What the task asks:
For each line of the data below that holds "scene", copy the line.

======

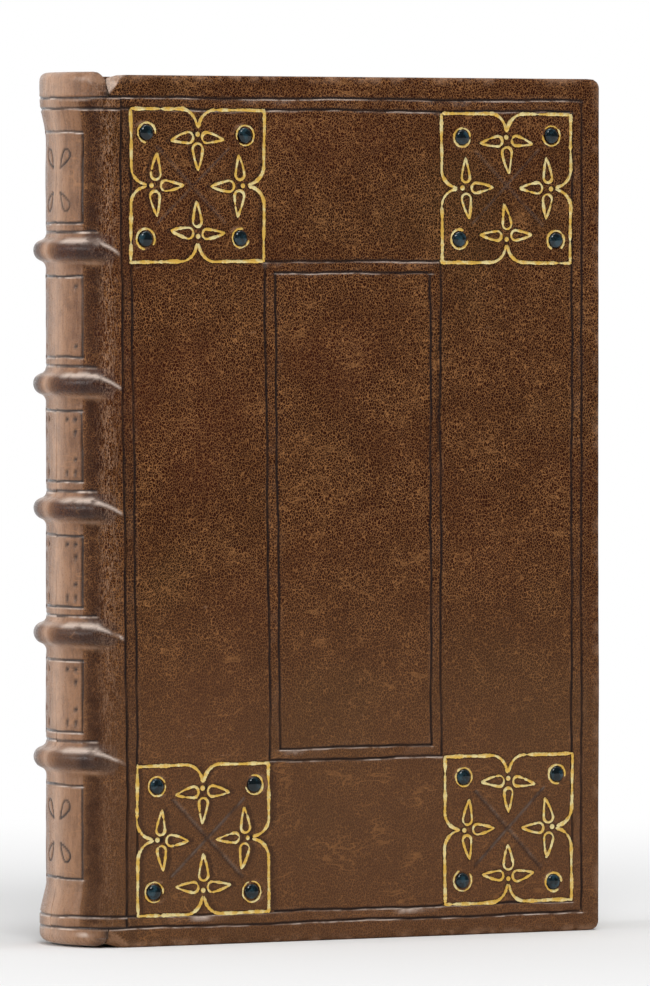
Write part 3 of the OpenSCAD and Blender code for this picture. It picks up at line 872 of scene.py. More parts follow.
def spine_skin(name, shape, sizes):
    """Half of the spine's skin, from its middle over the joint to the first blind line."""
    spans = near_lines(BAND_LINES + CAP_LINES + FRAME_V, step=0.24)
    spans += [(z - 5.7, z + 5.7, 0.36) for z in BAND_Z]
    spans += [(17, 36, 0.42), (162, 181, 0.42), (shape.v_start, 4.4, 0.4), (191, shape.v_end, 0.4)]
    up = stations(shape.v_start, shape.v_end, 0.9, spans)
    snap(up, (FRAME_V[0], FRAME_V[3]))
    up = np.concatenate([(shape.v_start - shape.tail[0][1:])[::-1], up, shape.v_end + shape.head[0][1:]])
    along = np.concatenate([
        np.linspace(SPINE_S0, -6, 27, endpoint=False),
        np.linspace(-6, 0, 19, endpoint=False),
        np.linspace(0, FRAME_U[0] - 0.5, 9, endpoint=False),
        np.linspace(FRAME_U[0] - 0.5, FRAME_U[0], 4),
    ])
    obj = grid_piece(name, along, up)
    remove_faces(obj, lambda s, v: (s > 0) & ((v < FRAME_V[0]) | (v > FRAME_V[3])))
    set_places(obj, shape.place(get_values(obj, "along"), get_values(obj, "up"), 0))
    if shape.side > 0:
        flip(obj)
    outside = thicken(obj, SPINE_SKIN_T)
    tooling = spine_tooling(get_values(obj, "along"), get_values(obj, "up"), shape, sizes)
    return tool_skin(obj, shape, tooling, outside)


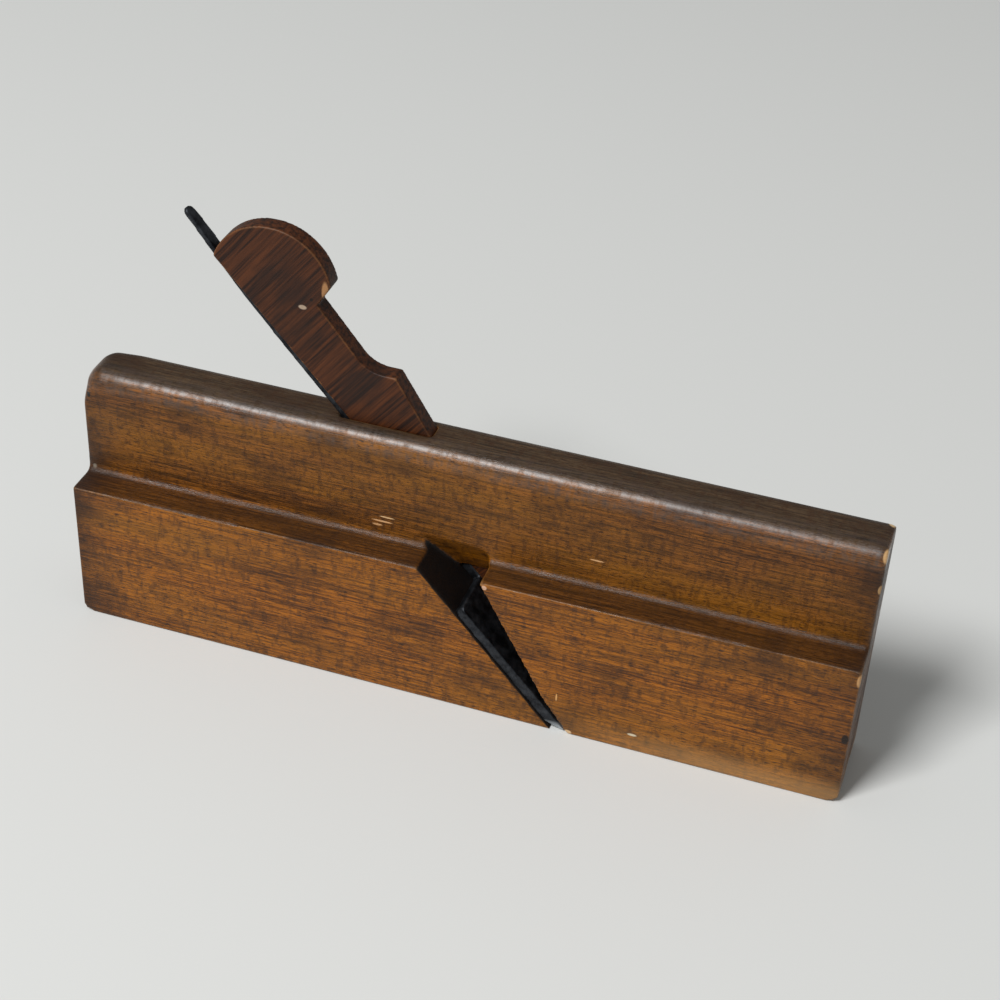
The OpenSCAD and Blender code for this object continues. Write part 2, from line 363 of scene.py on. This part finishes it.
# Stained beech: dull, with pale wood where its arrises are rubbed. Its streaks run across the
# wedge, which is a fault: the real grain runs along it.
wedge = worn_copy(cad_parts["wedge"], "worn_wedge", cell=0.4, passes=4)
stained_beech, tree, shader = new_material("stained beech")
place = place_on(tree)
turned = add_node(tree, "ShaderNodeMapping", {"Vector": place, "Rotation": (0, wedge_grain_slope, 0)})
edge = add_node(tree, "ShaderNodeNewGeometry").outputs["Pointiness"]
streaks = pattern(tree, turned, (33.33, 1.4286, 1.1111), detail=5, roughness=0.65)
patches = pattern(tree, turned, (20, 10, 10))
wood = painted(
    tree,
    colour("#200c03"),
    (amount(tree, (streaks, 0.38, 0.62)), colour("#522a10")),
    (amount(tree, (patches, 0.5, 0.66), strength=0.6), colour("#1a0f0b")),
    (amount(tree, (edge, 0.52, 0.6), (patches, 0.6, 0.45), strength=0.7), colour("#a8754a")),
)
for centre, radii, shade in (
    ((-44.6, wedge_face, 122.5), (1.2, 1.5, 4.0), "#a87a50"),
    ((-51.5, wedge_face, 116.5), (1.4, 1.0, 0.8), "#b09a84"),
    ((-48.8, wedge_face, 119.5), (0.6, 1.0, 0.6), "#120a06"),
):
    shows = spot_at(tree, place, centre, radii, strength=0.85)
    wood = painted(tree, wood, (shows, colour(shade)))
fill(
    shader,
    {
        "Base Color": wood,
        "Roughness": 0.5,
        "Specular IOR Level": 0.25,
        "Normal": add_node(
            tree, "ShaderNodeBump", {"Height": streaks, "Distance": wedge_grain_depth / 1000, "Strength": 0.4}
        ),
    },
)
wedge.data.materials.append(stained_beech)
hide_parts("wedge")
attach(wedge, "wedge")

# Floor: a plain studio floor that the plane stands on, in metres. It is painted a matt pale
# grey without shine, and lies a hair below the sole so that the two faces don't fall together.

floor_size = 60
floor_drop = 0.0002
bpy.ops.mesh.primitive_plane_add(size=floor_size, location=(0, 0, -floor_drop))
floor = bpy.context.object
floor.name = "floor"
matt_paint, tree, shader = new_material("matt paint")
fill(shader, {"Base Color": colour("#d9dad8"), "Roughness": 0.8})
floor.data.materials.append(matt_paint)

# Light: one broad soft lamp from the upper left in front, in metres and watts, and an even
# pale sky all round, which the camera sees as white.

lamp_power = 76
lamp_size = 0.9
lamp_place = Vector((-0.85, -1.5, 2.25))
lamp_target = Vector((0, 0, 0.04))
sky_strength = 0.4
white = (1, 1, 1, 1)

lamp_data = bpy.data.lights.new("lamp", "AREA")
lamp_data.energy = lamp_power
lamp_data.size = lamp_size
lamp = bpy.data.objects.new("lamp", lamp_data)
lamp.location = lamp_place
lamp.rotation_euler = (lamp_target - lamp_place).to_track_quat("-Z", "Y").to_euler()
scene.collection.objects.link(lamp)

world = bpy.data.worlds.new("studio")
world.use_nodes = True
tree = world.node_tree
seen = add_node(tree, "ShaderNodeLightPath").outputs["Is Camera Ray"]
fill(
    tree.nodes["Background"],
    {
        "Color": painted(tree, colour("#d2d3d2"), (seen, white)),
        "Strength": amount(tree, (seen, 0, 1, sky_strength, 1.0)),
    },
)
scene.world = world
scene.view_settings.view_transform = "Standard"

# Camera: the viewpoint of the photograph, found from the stock's edges. It is turned from
# square on to the near side, tipped up from looking straight down, and rolled a little.

camera_place = (0.1458, -0.4483, 0.4063)
turn = radians(16.822)
tip = radians(54.196)
roll = radians(3.058)
camera_data = bpy.data.cameras.new("camera")
camera_data.sensor_width = 36
camera_data.lens = 72.6
camera_data.clip_start = 0.01
camera = bpy.data.objects.new("camera", camera_data)
camera.matrix_world = (
    Matrix.Translation(camera_place)
    @ Matrix.Rotation(turn, 4, "Z")
    @ Matrix.Rotation(tip, 4, "X")
    @ Matrix.Rotation(roll, 4, "Z")
)
scene.collection.objects.link(camera)
scene.camera = camera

======

In response:
Write part 3 of the OpenSCAD and Blender code for this picture. It picks up at line 872 of scene.py. More parts follow.
The OpenSCAD and Blender code for this object continues. Write part 2, from line 363 of scene.py on. This part finishes it.
scene.collection.objects.link(lamp)
scene.world = world
scene.view_settings.view_transform = "Standard"
scene.collection.objects.link(camera)
scene.camera = camera